#### [DATA SECTION]

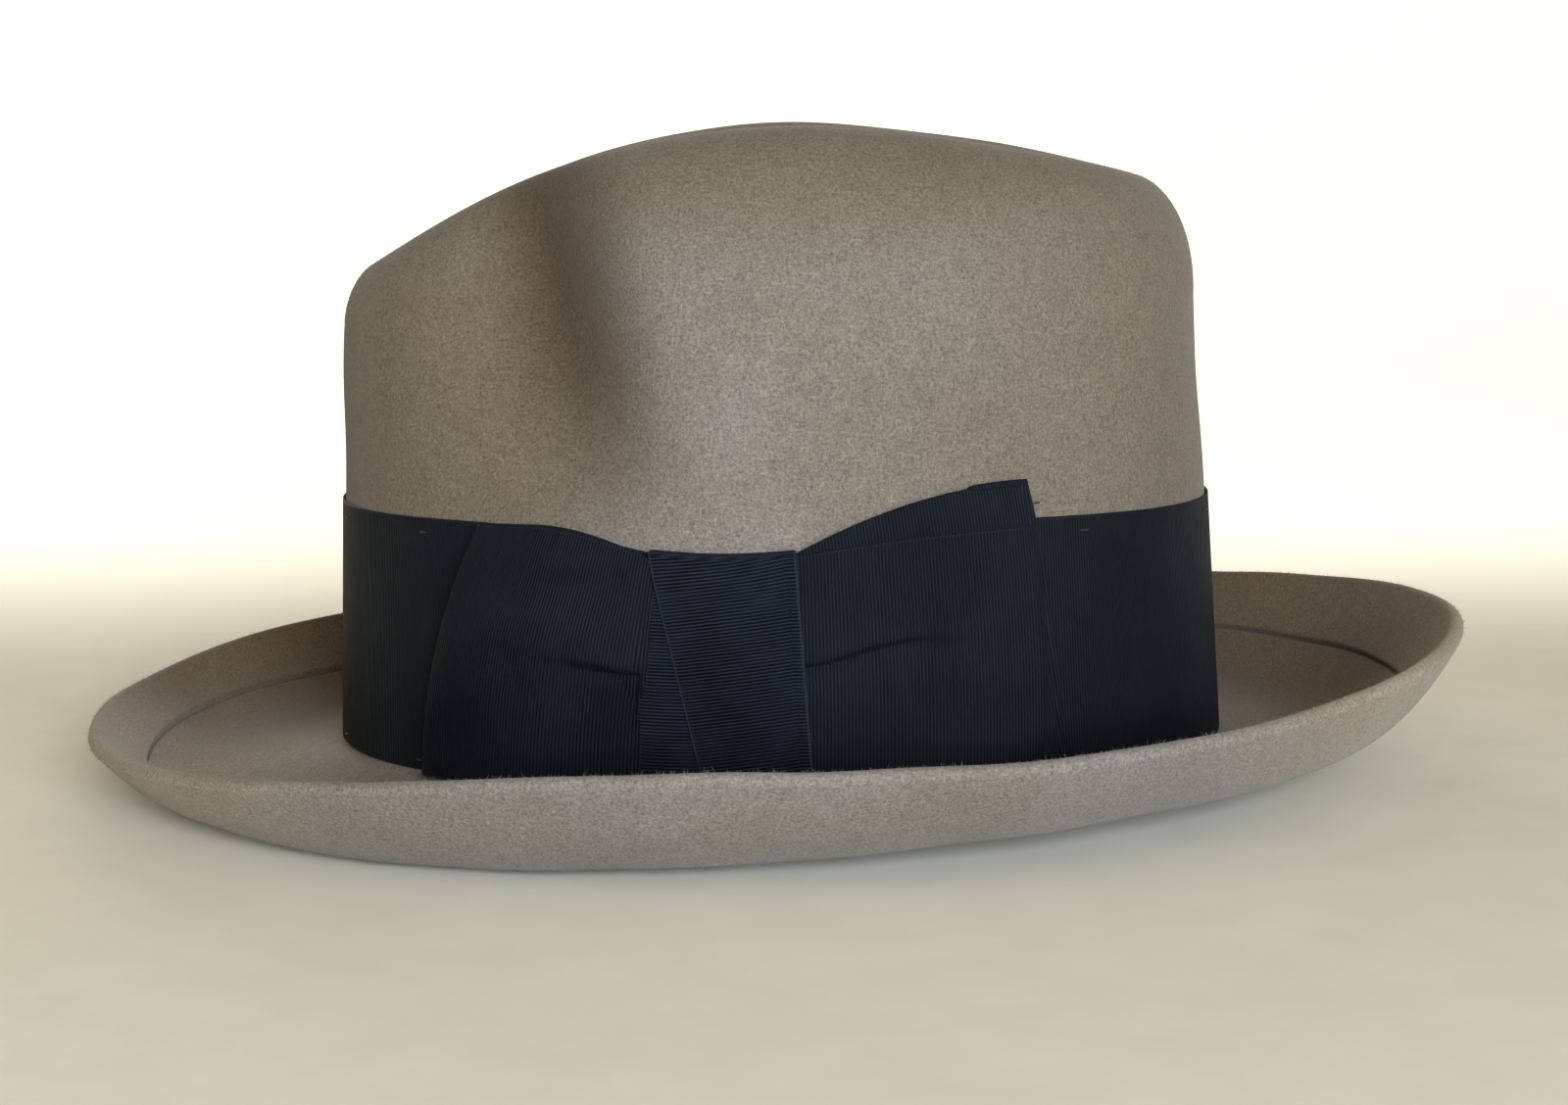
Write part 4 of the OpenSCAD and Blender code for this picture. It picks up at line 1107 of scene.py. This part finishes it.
def backdrop_bowl(floor_z):
    """A round floor that bends up into a wall all round."""
    floor = [(x, 0.0) for x in np.linspace(0.05, FLAT_R, 22)]
    bend = [(FLAT_R + BEND_R * math.sin(f), BEND_R - BEND_R * math.cos(f))
            for f in np.radians(np.arange(6, 91, 6))]
    upright = [(FLAT_R + BEND_R, z) for z in np.linspace(1.0, WALL_TOP, 6)]
    profile = np.array(floor + bend + upright)
    t = np.arange(BOWL_COLS) * 360 / BOWL_COLS
    bowl = vec(profile[:, :1] * cosd(t), profile[:, :1] * sind(t), profile[:, 1:] + floor_z) * 1000
    j = np.arange(BOWL_COLS)
    middle = np.stack([0 * j, 1 + (j + 1) % BOWL_COLS, 1 + j, 1 + j], -1)
    ob = make("backdrop", np.concatenate([[(0, 0, floor_z * 1000)], bowl.reshape(-1, 3)]),
              np.concatenate([ring_faces(len(profile), BOWL_COLS), middle]))
    if ob.data.polygons[-1].normal.z < 0:
        ob.data.flip_normals()
    ob.data.materials.append(backdrop_paper())
    return ob


backdrop = backdrop_bowl(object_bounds()[0][2] - 0.0002)

# ---- lights ----
HAT_MIDDLE = (0, 0, 0.07)


def light(name, power, size, place, target, colour, spread=180):
    data = bpy.data.lights.new(name, "AREA")
    data.spread = math.radians(spread)
    data.energy = power
    data.size = size
    data.color = colour
    ob = bpy.data.objects.new(name, data)
    ob.location = place
    ob.rotation_euler = (Vector(target) - Vector(place)).to_track_quat("-Z", "Y").to_euler()
    ob.visible_camera = False
    bpy.context.scene.collection.objects.link(ob)


def studio_world():
    world = bpy.data.worlds.new("studio")
    world.use_nodes = True
    sky = world.node_tree.nodes["Background"].inputs
    sky[0].default_value = (1.0, 0.76, 0.46, 1)
    sky[1].default_value = 0.26
    return world


light("key", 8.4, 0.7, (1.56, 0.34, 0.28), HAT_MIDDLE, (0.90, 0.96, 1.0), 70)
light("low_fill", 2.5, 0.4, (1.2, 0.0, 0.22), (0, 0, 0.0), (0.92, 0.97, 1.0))
light("back_fill", 2.2, 0.9, (-1.5, -0.3, 0.25), HAT_MIDDLE, (1.0, 0.93, 0.82), 75)
light("warm_side", 1.2, 0.9, (0.5, -1.5, 0.4), HAT_MIDDLE, (1.0, 0.76, 0.45))
bpy.context.scene.world = studio_world()
bpy.context.scene.view_settings.view_transform = "Standard"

#### [SET EXERCISE]
Print, please, the lines above from the very first through the one that holds "HAT_MIDDLE = (0, 0, 0.07)", both included, word for word and with nothing else.

#### [PROBLEM SOLUTION]
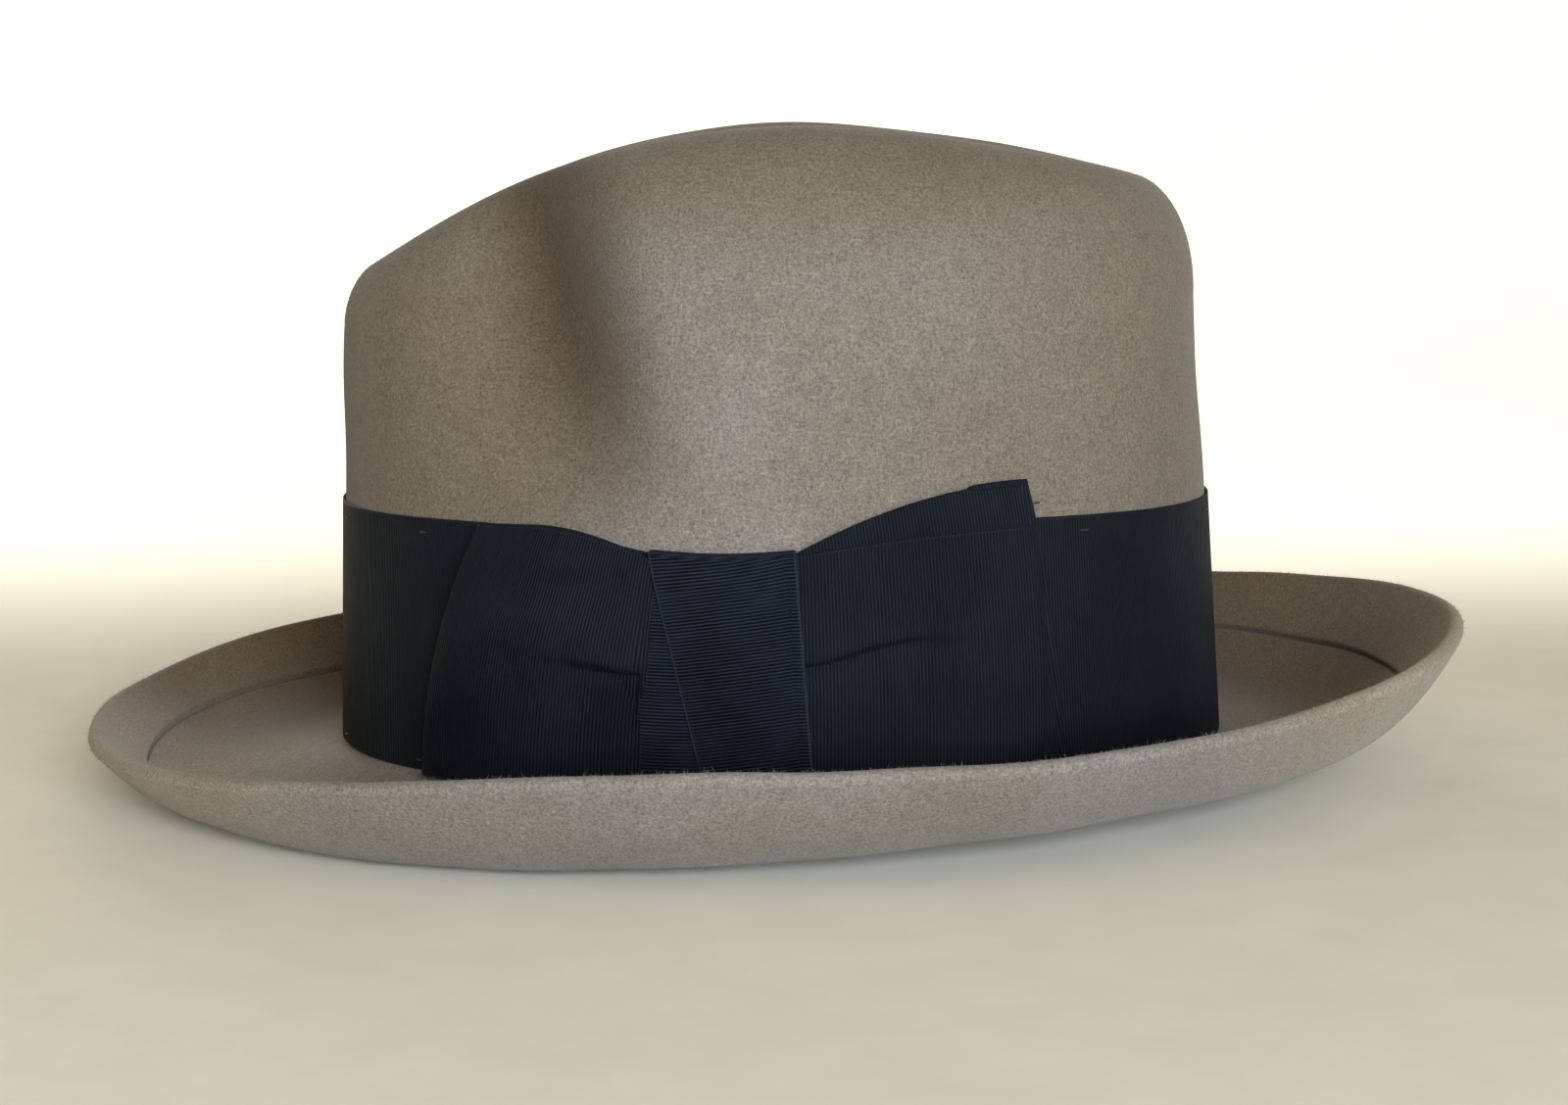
Write part 4 of the OpenSCAD and Blender code for this picture. It picks up at line 1107 of scene.py. This part finishes it.
def backdrop_bowl(floor_z):
    """A round floor that bends up into a wall all round."""
    floor = [(x, 0.0) for x in np.linspace(0.05, FLAT_R, 22)]
    bend = [(FLAT_R + BEND_R * math.sin(f), BEND_R - BEND_R * math.cos(f))
            for f in np.radians(np.arange(6, 91, 6))]
    upright = [(FLAT_R + BEND_R, z) for z in np.linspace(1.0, WALL_TOP, 6)]
    profile = np.array(floor + bend + upright)
    t = np.arange(BOWL_COLS) * 360 / BOWL_COLS
    bowl = vec(profile[:, :1] * cosd(t), profile[:, :1] * sind(t), profile[:, 1:] + floor_z) * 1000
    j = np.arange(BOWL_COLS)
    middle = np.stack([0 * j, 1 + (j + 1) % BOWL_COLS, 1 + j, 1 + j], -1)
    ob = make("backdrop", np.concatenate([[(0, 0, floor_z * 1000)], bowl.reshape(-1, 3)]),
              np.concatenate([ring_faces(len(profile), BOWL_COLS), middle]))
    if ob.data.polygons[-1].normal.z < 0:
        ob.data.flip_normals()
    ob.data.materials.append(backdrop_paper())
    return ob


backdrop = backdrop_bowl(object_bounds()[0][2] - 0.0002)

# ---- lights ----
HAT_MIDDLE = (0, 0, 0.07)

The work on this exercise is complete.